-- Entries with model source code --

↓

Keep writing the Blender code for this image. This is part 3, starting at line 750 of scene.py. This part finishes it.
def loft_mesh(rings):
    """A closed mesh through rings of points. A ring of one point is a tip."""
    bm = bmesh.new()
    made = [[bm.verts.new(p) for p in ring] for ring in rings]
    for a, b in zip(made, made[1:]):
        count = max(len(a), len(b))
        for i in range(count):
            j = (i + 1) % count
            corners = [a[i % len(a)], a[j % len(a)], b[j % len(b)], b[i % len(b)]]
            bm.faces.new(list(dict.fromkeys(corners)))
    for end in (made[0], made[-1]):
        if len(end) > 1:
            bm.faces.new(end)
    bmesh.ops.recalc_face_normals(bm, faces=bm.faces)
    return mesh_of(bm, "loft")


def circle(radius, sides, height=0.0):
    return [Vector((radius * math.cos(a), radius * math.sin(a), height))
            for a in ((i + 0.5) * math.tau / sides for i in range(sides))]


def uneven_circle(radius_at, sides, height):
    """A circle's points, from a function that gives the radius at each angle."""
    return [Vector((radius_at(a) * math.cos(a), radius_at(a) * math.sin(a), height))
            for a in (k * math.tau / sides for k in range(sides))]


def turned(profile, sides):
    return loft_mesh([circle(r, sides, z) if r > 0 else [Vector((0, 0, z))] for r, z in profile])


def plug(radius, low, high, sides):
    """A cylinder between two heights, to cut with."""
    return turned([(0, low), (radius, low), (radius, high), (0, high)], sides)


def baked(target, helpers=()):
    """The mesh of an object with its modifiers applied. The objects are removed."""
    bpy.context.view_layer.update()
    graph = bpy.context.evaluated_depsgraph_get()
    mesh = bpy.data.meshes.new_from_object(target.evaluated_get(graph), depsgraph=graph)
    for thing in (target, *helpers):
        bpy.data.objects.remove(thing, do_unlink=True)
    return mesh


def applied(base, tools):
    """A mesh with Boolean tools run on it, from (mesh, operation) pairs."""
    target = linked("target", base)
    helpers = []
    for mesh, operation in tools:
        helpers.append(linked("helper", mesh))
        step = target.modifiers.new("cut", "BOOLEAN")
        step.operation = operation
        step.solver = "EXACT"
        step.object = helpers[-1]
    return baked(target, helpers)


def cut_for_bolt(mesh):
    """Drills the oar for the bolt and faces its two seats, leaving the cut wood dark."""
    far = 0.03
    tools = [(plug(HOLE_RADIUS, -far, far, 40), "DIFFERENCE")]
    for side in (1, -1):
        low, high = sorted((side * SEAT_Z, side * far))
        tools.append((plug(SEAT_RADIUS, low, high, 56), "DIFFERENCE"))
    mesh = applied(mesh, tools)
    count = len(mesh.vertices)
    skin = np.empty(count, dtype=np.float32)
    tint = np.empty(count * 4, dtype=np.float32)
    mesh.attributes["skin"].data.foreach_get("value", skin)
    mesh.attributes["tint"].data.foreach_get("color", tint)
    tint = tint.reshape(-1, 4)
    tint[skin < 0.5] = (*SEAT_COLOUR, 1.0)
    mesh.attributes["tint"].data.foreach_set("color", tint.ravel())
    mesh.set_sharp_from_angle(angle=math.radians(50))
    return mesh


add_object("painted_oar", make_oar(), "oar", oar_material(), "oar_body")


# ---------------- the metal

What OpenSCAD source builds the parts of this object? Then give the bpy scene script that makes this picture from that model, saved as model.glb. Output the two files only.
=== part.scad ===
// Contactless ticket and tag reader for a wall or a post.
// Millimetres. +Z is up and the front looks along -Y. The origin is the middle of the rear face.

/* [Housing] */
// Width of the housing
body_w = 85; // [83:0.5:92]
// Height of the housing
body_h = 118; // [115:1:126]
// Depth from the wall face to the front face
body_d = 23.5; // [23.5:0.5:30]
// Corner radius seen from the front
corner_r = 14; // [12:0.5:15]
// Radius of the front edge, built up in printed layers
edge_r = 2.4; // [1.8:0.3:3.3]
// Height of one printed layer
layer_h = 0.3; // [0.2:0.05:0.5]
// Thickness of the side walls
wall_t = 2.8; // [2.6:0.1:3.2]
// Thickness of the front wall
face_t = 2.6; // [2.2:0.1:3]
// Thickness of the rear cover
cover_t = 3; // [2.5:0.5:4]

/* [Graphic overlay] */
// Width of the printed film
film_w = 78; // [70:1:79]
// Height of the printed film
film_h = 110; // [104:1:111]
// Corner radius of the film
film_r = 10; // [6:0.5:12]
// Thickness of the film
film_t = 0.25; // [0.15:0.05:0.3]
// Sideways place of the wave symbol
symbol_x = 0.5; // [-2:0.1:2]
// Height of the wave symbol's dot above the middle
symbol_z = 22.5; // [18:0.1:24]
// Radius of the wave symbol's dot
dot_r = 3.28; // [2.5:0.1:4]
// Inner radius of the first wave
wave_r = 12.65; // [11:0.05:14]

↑

-- Problem details --
Reproduce only the lines from the top of the material through the one bearing "(0, high)], sides)", each exactly as it stands.

-- Written response --
Keep writing the Blender code for this image. This is part 3, starting at line 750 of scene.py. This part finishes it.
def loft_mesh(rings):
    """A closed mesh through rings of points. A ring of one point is a tip."""
    bm = bmesh.new()
    made = [[bm.verts.new(p) for p in ring] for ring in rings]
    for a, b in zip(made, made[1:]):
        count = max(len(a), len(b))
        for i in range(count):
            j = (i + 1) % count
            corners = [a[i % len(a)], a[j % len(a)], b[j % len(b)], b[i % len(b)]]
            bm.faces.new(list(dict.fromkeys(corners)))
    for end in (made[0], made[-1]):
        if len(end) > 1:
            bm.faces.new(end)
    bmesh.ops.recalc_face_normals(bm, faces=bm.faces)
    return mesh_of(bm, "loft")


def circle(radius, sides, height=0.0):
    return [Vector((radius * math.cos(a), radius * math.sin(a), height))
            for a in ((i + 0.5) * math.tau / sides for i in range(sides))]


def uneven_circle(radius_at, sides, height):
    """A circle's points, from a function that gives the radius at each angle."""
    return [Vector((radius_at(a) * math.cos(a), radius_at(a) * math.sin(a), height))
            for a in (k * math.tau / sides for k in range(sides))]


def turned(profile, sides):
    return loft_mesh([circle(r, sides, z) if r > 0 else [Vector((0, 0, z))] for r, z in profile])


def plug(radius, low, high, sides):
    """A cylinder between two heights, to cut with."""
    return turned([(0, low), (radius, low), (radius, high), (0, high)], sides)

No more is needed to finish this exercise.